IV. The Final Title Opinion

The Final Title Opinion should indicate that the commitment requirements have been complied with.

V. The Policy or Policies

The title insurance policy or policies committed for in the title insurance commitment will be issued pursuant to the commitment. The policies committed for define "land" as follows: "the land described or referred to in Schedule A, and improvements affixed thereto which by law constitute real property. The term 'land' does not include any property beyond the lines of the area described or referred to in Schedule A, nor any right, title, interest, estate or easement in abutting streets, roads, avenues, alleys, lanes, ways or waterways, but nothing herein shall modify or limit the extent to which a right of access to and from the land is insured by this policy." Therefore, without the endorsement specified below, a "MH" that has not become real property will not be insured by the policy. (However, if the closing instructions required the "MH" to be so insured and the title insurer, through Statewide Title, has issued an Insured Closing Protection Letter, the title insurer might very well be liable to the lender and any other party covered by the ICS letter regardless of what the policy covers.)

The insuring provisions of ALTA Endorsement Form 7, referenced above, provides that: "The term 'land' as defined in this policy includes the manufactured housing unit located on the land at Date of Policy." This endorsement effectively amends the Conditions and Stipulations of the policy.
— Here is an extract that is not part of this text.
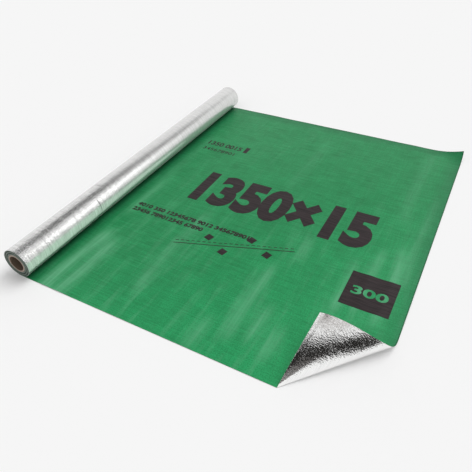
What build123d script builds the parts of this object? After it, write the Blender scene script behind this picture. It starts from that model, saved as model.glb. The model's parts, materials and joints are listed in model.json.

It can only be used when it is clear that the "MH" constitutes "land" or "real property."

VI. Conclusion

It is vital for the approved attorney to review the lender's closing instructions that pertain to "MH" status (personal or real property?), consult with the lender in the case of any ambiguity and communicate "MH" status clearly to the title insurer through its agent so that title can be insured consistent with the insureds' requirements.